Abstract

The Orange Order in the far north of England was too small and weak to exercise any obvious political influence. Their narrow proletarian base dictated that, unlike their nationalist counterparts, Orange lodges would never run dedicated candidates for general elections. The men and women who belonged to the Order, however committed they might be, were too weak to present the sort of united face that saw the Liverpool Irish return T. P. O'Connor to the Liverpool Scotland Road division for more than forty years (1885–1929). Yet for the ordinary Orange lodge member, in Auckland, New Zealand, or Bishop Auckland, County Durham, the object of the movement was power. Whether the issue was control of schools, the right to hold parades, or the political future of Ireland, Orangemen were opposed to equality for Catholics, particularly those in Ireland, seeking to prevent the followers of what they viewed as an alien faith from achieving a foothold in society. This stretched beyond anti- Catholic rhetoric into daily life and the politics that underpinned it. Catholics and others were left in no doubt that this was an important side of the Orange ideal. At the same time, somewhat paradoxically, we can see similarities in the polar opposites of the Orange and nationalist positions. For the two sides of Irish sectarianism existed partly as a negative reflection of the other. We should not overdraw any such notions of similarity, for Orangeism was also quite different from the various nationalist organisations it stood against. For one thing, nationalist groups developed (and continued to exist) as a direct response to British rule in Ireland and the Act of Union.
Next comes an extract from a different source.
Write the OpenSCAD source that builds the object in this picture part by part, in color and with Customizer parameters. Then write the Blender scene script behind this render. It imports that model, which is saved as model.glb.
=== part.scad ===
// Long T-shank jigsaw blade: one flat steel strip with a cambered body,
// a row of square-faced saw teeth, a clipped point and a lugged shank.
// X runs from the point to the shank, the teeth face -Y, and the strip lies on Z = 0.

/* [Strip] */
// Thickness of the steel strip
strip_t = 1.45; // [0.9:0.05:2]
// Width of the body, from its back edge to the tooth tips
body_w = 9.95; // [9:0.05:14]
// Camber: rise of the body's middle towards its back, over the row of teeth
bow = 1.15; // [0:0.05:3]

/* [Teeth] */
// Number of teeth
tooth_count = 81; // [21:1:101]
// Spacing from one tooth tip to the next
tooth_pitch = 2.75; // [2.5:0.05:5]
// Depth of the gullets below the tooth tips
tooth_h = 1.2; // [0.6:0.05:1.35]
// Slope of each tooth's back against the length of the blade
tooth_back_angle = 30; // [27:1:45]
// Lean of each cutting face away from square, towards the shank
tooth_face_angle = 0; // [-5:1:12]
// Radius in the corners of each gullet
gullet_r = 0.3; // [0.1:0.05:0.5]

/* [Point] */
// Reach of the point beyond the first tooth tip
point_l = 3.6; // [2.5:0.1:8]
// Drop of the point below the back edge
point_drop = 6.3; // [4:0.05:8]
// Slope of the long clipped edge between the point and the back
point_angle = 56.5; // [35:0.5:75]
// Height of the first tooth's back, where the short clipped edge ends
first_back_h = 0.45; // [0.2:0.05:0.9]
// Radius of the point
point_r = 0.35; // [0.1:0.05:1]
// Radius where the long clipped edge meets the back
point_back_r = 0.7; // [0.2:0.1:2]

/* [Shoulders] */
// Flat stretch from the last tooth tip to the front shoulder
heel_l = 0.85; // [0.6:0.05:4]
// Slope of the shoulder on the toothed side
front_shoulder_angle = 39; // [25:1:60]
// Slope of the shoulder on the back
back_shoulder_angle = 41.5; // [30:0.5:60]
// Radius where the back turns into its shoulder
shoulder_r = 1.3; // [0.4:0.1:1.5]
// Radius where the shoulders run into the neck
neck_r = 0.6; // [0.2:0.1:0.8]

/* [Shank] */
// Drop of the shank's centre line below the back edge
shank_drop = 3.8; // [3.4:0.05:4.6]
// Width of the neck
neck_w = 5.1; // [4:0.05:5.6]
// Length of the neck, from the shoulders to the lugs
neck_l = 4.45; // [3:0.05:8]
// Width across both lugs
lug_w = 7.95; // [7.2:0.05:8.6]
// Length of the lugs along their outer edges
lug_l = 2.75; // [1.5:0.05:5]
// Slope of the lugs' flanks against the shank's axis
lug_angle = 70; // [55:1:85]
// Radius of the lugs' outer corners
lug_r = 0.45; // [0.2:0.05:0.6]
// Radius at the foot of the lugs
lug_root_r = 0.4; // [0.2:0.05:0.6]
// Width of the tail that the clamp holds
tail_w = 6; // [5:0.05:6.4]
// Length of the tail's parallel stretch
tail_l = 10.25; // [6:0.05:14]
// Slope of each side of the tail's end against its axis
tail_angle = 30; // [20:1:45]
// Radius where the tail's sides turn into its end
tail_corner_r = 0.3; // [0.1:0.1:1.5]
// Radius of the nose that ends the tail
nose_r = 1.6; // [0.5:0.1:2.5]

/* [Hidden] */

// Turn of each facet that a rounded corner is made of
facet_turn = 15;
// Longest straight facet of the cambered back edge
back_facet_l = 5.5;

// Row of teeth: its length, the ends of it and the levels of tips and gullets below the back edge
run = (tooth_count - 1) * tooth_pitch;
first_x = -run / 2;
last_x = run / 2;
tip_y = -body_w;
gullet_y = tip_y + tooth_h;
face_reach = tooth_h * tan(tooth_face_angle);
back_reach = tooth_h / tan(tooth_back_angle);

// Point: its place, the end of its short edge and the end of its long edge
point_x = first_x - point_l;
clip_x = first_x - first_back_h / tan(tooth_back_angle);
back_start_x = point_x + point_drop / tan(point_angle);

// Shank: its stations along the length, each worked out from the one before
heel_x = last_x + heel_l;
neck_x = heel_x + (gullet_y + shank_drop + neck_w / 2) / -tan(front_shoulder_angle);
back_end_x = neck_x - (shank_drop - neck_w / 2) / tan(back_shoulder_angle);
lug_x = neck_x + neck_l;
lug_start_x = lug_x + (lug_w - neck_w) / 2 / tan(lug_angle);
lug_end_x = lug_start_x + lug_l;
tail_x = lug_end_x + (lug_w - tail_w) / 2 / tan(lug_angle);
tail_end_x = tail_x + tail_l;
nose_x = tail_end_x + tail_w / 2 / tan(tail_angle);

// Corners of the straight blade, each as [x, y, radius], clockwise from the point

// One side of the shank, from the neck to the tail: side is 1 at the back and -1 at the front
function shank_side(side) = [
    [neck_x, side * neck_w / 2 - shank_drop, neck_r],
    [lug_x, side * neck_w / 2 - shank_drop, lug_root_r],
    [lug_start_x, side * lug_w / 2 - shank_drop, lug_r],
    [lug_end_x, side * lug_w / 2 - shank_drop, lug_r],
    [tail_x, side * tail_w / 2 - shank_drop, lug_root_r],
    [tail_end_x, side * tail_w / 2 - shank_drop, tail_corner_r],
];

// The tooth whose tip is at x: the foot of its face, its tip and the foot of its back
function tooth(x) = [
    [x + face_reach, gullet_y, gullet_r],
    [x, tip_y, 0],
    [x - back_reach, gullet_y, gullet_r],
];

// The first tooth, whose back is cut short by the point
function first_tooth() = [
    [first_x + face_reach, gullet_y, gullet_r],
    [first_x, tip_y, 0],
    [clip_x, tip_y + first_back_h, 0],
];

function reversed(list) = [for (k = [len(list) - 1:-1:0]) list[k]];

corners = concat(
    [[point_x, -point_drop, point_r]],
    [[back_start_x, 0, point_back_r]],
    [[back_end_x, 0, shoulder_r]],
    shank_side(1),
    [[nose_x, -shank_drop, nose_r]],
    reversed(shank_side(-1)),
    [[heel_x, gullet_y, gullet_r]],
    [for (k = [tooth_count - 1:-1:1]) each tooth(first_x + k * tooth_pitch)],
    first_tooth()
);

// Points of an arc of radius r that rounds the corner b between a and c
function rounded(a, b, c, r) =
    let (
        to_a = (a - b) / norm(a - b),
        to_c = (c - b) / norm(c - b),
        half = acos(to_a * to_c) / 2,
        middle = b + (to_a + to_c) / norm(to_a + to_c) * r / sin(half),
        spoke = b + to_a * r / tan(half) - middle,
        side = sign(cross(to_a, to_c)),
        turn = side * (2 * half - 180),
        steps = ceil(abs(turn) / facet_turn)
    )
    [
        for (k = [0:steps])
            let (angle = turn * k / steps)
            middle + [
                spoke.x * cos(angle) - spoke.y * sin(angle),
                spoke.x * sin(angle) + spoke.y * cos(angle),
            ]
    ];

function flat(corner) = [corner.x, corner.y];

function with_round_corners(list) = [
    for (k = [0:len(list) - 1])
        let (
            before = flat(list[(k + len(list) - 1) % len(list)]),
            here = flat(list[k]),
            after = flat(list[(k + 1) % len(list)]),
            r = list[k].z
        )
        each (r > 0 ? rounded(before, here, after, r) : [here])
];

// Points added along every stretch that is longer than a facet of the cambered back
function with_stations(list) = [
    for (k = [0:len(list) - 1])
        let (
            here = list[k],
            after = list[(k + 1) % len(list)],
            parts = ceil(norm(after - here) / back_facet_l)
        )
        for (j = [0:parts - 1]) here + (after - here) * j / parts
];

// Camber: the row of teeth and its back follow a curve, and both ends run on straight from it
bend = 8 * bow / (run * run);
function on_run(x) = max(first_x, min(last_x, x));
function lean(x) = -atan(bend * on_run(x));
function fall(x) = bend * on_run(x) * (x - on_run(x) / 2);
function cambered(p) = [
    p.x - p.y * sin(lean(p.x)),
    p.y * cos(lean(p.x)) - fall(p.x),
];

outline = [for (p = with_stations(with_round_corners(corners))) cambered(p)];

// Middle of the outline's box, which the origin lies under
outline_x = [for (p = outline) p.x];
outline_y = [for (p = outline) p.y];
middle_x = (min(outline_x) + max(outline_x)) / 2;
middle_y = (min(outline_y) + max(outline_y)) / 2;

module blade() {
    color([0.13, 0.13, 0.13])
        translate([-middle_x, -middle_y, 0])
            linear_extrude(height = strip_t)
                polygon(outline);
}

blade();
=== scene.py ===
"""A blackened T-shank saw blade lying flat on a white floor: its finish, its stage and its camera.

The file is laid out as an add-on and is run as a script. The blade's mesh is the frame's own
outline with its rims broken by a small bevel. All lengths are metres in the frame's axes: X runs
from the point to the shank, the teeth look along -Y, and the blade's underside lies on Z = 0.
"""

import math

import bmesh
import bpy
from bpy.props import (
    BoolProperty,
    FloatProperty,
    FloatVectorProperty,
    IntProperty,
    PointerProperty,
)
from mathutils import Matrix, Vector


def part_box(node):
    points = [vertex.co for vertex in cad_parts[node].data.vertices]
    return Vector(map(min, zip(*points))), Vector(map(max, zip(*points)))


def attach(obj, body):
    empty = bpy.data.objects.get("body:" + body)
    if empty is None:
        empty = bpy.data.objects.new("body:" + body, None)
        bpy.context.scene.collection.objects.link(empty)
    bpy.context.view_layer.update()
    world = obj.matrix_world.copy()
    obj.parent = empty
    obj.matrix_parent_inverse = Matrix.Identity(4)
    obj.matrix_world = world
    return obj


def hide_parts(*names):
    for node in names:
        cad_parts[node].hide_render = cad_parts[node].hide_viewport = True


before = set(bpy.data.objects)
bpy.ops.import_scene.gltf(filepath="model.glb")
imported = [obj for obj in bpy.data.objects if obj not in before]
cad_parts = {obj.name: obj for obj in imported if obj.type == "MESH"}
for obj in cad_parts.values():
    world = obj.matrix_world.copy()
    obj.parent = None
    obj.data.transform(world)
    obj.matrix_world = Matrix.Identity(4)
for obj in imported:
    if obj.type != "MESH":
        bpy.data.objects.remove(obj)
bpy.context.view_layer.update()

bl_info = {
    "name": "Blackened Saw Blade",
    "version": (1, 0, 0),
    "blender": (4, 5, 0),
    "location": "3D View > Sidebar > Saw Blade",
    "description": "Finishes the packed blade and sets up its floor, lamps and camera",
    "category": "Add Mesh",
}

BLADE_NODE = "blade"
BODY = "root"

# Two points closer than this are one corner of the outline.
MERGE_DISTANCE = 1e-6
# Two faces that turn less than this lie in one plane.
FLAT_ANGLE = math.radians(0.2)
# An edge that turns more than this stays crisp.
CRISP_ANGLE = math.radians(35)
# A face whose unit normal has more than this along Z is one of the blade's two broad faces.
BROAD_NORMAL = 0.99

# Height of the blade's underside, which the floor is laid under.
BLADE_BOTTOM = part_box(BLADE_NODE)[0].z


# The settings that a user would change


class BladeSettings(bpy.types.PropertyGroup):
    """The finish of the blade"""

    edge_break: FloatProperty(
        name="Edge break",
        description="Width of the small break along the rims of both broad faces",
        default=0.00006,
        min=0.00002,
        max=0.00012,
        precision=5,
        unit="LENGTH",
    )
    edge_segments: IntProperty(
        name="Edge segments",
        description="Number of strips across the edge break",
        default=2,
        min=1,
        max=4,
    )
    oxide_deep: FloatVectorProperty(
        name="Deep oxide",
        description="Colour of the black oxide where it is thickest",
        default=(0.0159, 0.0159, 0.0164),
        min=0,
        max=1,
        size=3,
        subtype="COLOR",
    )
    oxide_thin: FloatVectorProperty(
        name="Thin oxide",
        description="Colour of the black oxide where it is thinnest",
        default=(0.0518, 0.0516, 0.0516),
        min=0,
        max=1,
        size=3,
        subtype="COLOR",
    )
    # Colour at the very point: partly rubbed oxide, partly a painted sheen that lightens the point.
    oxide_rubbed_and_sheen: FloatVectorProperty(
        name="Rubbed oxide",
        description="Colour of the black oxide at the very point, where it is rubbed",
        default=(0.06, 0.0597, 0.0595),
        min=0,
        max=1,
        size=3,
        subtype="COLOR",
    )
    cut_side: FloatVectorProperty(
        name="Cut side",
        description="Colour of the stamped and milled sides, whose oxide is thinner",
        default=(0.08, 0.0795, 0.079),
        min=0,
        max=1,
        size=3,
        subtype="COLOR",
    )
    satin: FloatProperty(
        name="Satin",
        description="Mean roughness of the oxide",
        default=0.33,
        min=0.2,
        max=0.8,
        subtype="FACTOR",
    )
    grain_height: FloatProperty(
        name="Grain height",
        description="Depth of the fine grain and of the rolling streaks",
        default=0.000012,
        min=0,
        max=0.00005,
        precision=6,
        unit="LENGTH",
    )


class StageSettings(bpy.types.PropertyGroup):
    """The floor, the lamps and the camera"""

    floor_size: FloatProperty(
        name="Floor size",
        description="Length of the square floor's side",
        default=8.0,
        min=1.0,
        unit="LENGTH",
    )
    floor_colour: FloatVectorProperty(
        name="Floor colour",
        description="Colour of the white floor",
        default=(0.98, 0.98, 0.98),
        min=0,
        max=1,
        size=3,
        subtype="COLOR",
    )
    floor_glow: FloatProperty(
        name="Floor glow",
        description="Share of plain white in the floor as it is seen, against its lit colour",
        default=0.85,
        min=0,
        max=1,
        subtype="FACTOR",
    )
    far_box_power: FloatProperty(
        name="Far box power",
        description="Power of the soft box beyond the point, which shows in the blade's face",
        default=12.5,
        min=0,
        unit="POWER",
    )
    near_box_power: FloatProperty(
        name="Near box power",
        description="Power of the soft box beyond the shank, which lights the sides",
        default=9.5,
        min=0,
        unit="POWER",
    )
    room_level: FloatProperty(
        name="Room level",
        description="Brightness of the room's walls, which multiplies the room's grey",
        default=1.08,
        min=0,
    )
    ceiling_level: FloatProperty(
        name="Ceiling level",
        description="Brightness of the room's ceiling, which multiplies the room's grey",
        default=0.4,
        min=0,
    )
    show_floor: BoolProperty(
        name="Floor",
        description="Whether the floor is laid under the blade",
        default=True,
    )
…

Orangeism, on the other hand, was a secretive, convivial (if sectarian) friendly style organisation in existence long before the politics of Home Rule took the shape that they did. Its roots were clearly political, but its subsequent historical development ensured that party politics would be only one of its many dimensions. Orangemen allowed their political agenda to be shaped and sharpened by Home Rule; but politics did not eclipse the club-centred daily realities of the Order. Irish politics was only rarely the centrepiece of their meetings. Most of what they did concerned the procedures of a highly formal organisation dedicated to a peculiarly religious world-view.